On February 8, Democratic Alliance picketed the estate of the Governor of the Zhytomyr Region. Source: Democratic Alliance ( ~

On February 8, Democratic Alliance picketed the estate of the Governor of the Zhytomyr Region. Source: Democratic Alliance (

Activists in Chernivtsi and Chernihiv have called on people to boycott businesses that belong to Party of Regions members. In Chernivtsi, they put leaflets in mailboxes, calling for the boycott of brands belonging to party members. In Chernihiv, the Democratic Alliance Party came up with a boycott plan. The party distributes information about local business belonging to Party of Regions members, and explains to residents why an economic boycott is effective and is needed to bring about Yanukovych’s resignation.
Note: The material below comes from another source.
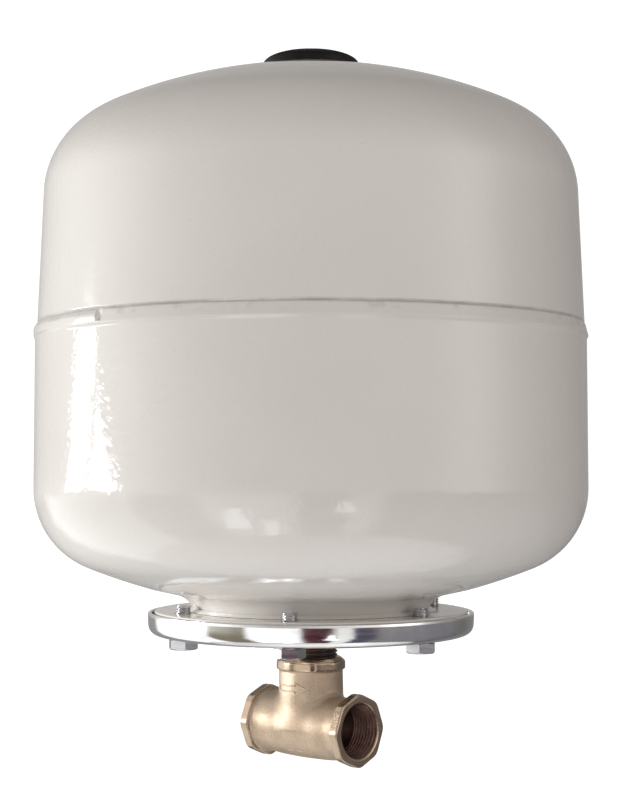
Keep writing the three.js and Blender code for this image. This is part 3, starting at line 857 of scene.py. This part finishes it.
def camera():
    data = bpy.data.cameras.new("camera")
    data.lens, data.sensor_width = 75.3, 36.0
    data.clip_start, data.clip_end = 0.01, 50
    location = direction(0) * CAMERA_AWAY + Vector((0, 0, CAMERA_HIGH))
    way = -direction(0) * math.cos(CAMERA_PITCH) + Vector((0, 0, math.sin(CAMERA_PITCH)))
    bpy.context.scene.camera = stand("camera", data, location, way)


def floor():
    top, bottom = FLOOR_TOP, FLOOR_TOP - 20
    section = soften([(0, top), (FLOOR_R, top, 4), (FLOOR_R, bottom, 4), (0, bottom)], False)
    disc = revolve("floor", section, 128)
    look = Look("pale_floor", Roughness=0.9)
    look.colour(look.blend(look.noise(3, 2), (0.90, 0.90, 0.90), (0.93, 0.93, 0.93)))
    disc.data.materials.append(look.mat)


def lamps():
    for side, power in ((-104, 3.0), (66, 6.5)):
        below = direction(side) * 0.5 + Vector((0, 0, FLOOR_TOP * MM))
        softbox("floor_wash", below, direction(0, 90), 0.7, (0.9, 0.9), power)
    flange = Vector((0, 0, 0.062))
    softbox("under_side", flange, direction(-84, 3), 0.5, (0.14, 0.04), 0.02, (0.96, 0.98, 1.0), 16)


def surroundings():
    """Plain white to the camera, and to everything else a light room with windows on the left."""
    world = bpy.data.worlds.new("studio")
    bpy.context.scene.world = world
    world.use_nodes = True
    tree = world.node_tree
    coords = tree.nodes.new("ShaderNodeTexCoord").outputs["Generated"]

    def towards(way):
        facing = tree.nodes.new("ShaderNodeVectorMath")
        facing.operation = "DOT_PRODUCT"
        facing.inputs[1].default_value = way
        tree.links.new(coords, facing.inputs[0])
        return facing.outputs["Value"]

    def span(source, lo, hi):
        spread = tree.nodes.new("ShaderNodeMapRange")
        spread.interpolation_type = "SMOOTHSTEP"
        spread.inputs["From Min"].default_value, spread.inputs["From Max"].default_value = lo, hi
        tree.links.new(source, spread.inputs["Value"])
        return spread.outputs["Result"]

    def mix(factor, first, second):
        return mix_colours(tree, factor, first, second)

    def maths(operation, *values):
        return do_maths(tree, operation, *values)

    def add(base, factor, colour):
        n = tree.nodes.new("ShaderNodeVectorMath")
        n.operation = "MULTIPLY_ADD"
        n.inputs[1].default_value = colour
        tree.links.new(factor, n.inputs[0])
        tree.links.new(base, n.inputs[2])
        return n.outputs["Vector"]

    plain = maths("ARCTAN2", towards(direction(90)), towards(direction(0)))
    wobble = tree.nodes.new("ShaderNodeTexNoise")
    wobble.inputs["Scale"].default_value = 9
    tree.links.new(coords, wobble.inputs["Vector"])
    around = maths("ADD", plain, maths("MULTIPLY", maths("SUBTRACT", wobble.outputs["Fac"], 0.5), 0.10))

    ramp = tree.nodes.new("ShaderNodeValToRGB")
    stops = ramp.color_ramp.elements
    stops.remove(stops[1])
    for index, (degrees, colour) in enumerate(LOW_ROOM):
        stop = stops.new((degrees + 180) / 360) if index else stops[0]
        stop.color = (*colour, 1)
    tree.links.new(maths("ADD", maths("MULTIPLY", around, 1 / TAU), 0.5), ramp.inputs["Fac"])
    up = maths("ARCSINE", towards(Vector((0, 0, 1))))

    def glow_over(base, azimuth, elevation, wide, tall, colour):
        parts = []
        for source, middle, spread in ((plain, azimuth, wide), (up, elevation, tall)):
            away = maths("DIVIDE", maths("SUBTRACT", source, math.radians(middle)), math.radians(spread))
            parts.append(maths("POWER", away, 2))
        glow = maths("EXPONENT", maths("MULTIPLY", maths("ADD", *parts), -0.5))
        return add(base, glow, colour)

    def pane(azimuth, half, taper, lean, low, high, edge=0.5):
        """1 inside one pane, 0 outside, with soft edges."""
        climb = maths("SUBTRACT", up, math.radians(low))
        side = maths("SUBTRACT", plain, math.radians(azimuth))
        side = maths("ABSOLUTE", maths("SUBTRACT", side, maths("MULTIPLY", climb, lean)))
        side = maths("ADD", side, maths("MULTIPLY", climb, half * taper / (high - low)))
        inside = span(side, math.radians(half + edge), math.radians(half - edge))
        for border, soft in ((low, edge / 4), (high, -edge / 4)):
            step = span(up, math.radians(border - soft), math.radians(border + soft))
            inside = maths("MULTIPLY", inside, step)
        return inside

    room = mix(span(towards(direction(95)), -0.1, 0.9), ROOM_LEFT, ROOM_RIGHT)
    room = mix(span(up, 0.3, 1.2), room, CEILING)
    for glow in FAR_GLOWS:
        room = glow_over(room, *glow)
    low_room = mix(pane(*SHADE, edge=3.0), ramp.outputs["Color"], OLIVE)
    room = mix(span(towards(Vector((0, 0, -1))), 0.035, 0.10), room, low_room)
    for glow in NEAR_GLOWS:
        room = glow_over(room, *glow)
    for *window, strength in PANES:
        room = add(room, pane(*window), (strength,) * 3)
    seen = tree.nodes.new("ShaderNodeLightPath").outputs["Is Camera Ray"]
    tree.links.new(mix(seen, room, BACKDROP), tree.nodes["Background"].inputs["Color"])


def assemble():
    upper_shell()
    lower_shell()
    seam_weld()
    neck_weld()
    cover_flange()
    counter_flange()
    for index, (x, y) in enumerate(bolt_places()):
        flange_bolt(index, x, y)
    nipple()
    tee()
    cover_cap()
    dust_cap()
    valve_body()
    valve_nut()
    valve_core()
    membrane()
    carried_over()
    camera()
    floor()
    surroundings()
    lamps()
    bpy.context.scene.view_settings.view_transform = "Standard"


assemble()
“Boycott Party of Regions” leaflet. Source: online news portal, Molodyi Bukovynets ~

“Boycott Party of Regions” leaflet. Source: online news portal, Molodyi Bukovynets

In Lviv, a struggle is also taking place on the cultural front. The Dzyga art association has organized meetings with Galician cultural studies experts, writers, and artists for the “Euromaidan and Culture” project. During these meetings, people can meet with artists and hear their comments on events taking place in Ukraine. Iuriy Kucheriaviy, project coordinator, promised that these meetings will take place as long as confrontations between society and the regime last. Artistic events are not just taking place in Lviv. In downtown Donetsk, activists brought in a blue-and-yellow piano. Piano concerts took place on Monday, February 10, in Donetsk, Zhytomyr, Zaporizhzhia, Kyiv, Rivne, Uzhhorod, Kharkiv, Cherkasy, and Kirovohrad. In Kirovohrad, a contest was announced for the most creative revolutionary poster used in Euromaidan events; most importantly, people were encouraged to bring new posters to Kirov Square.

So the country’s various regions are, indeed, participating in Euromaidan – the revolutionary spirit lives there, too. The problem is simply that part of what happens in the regions receives no coverage, due to a lack of communication between regional and national publications.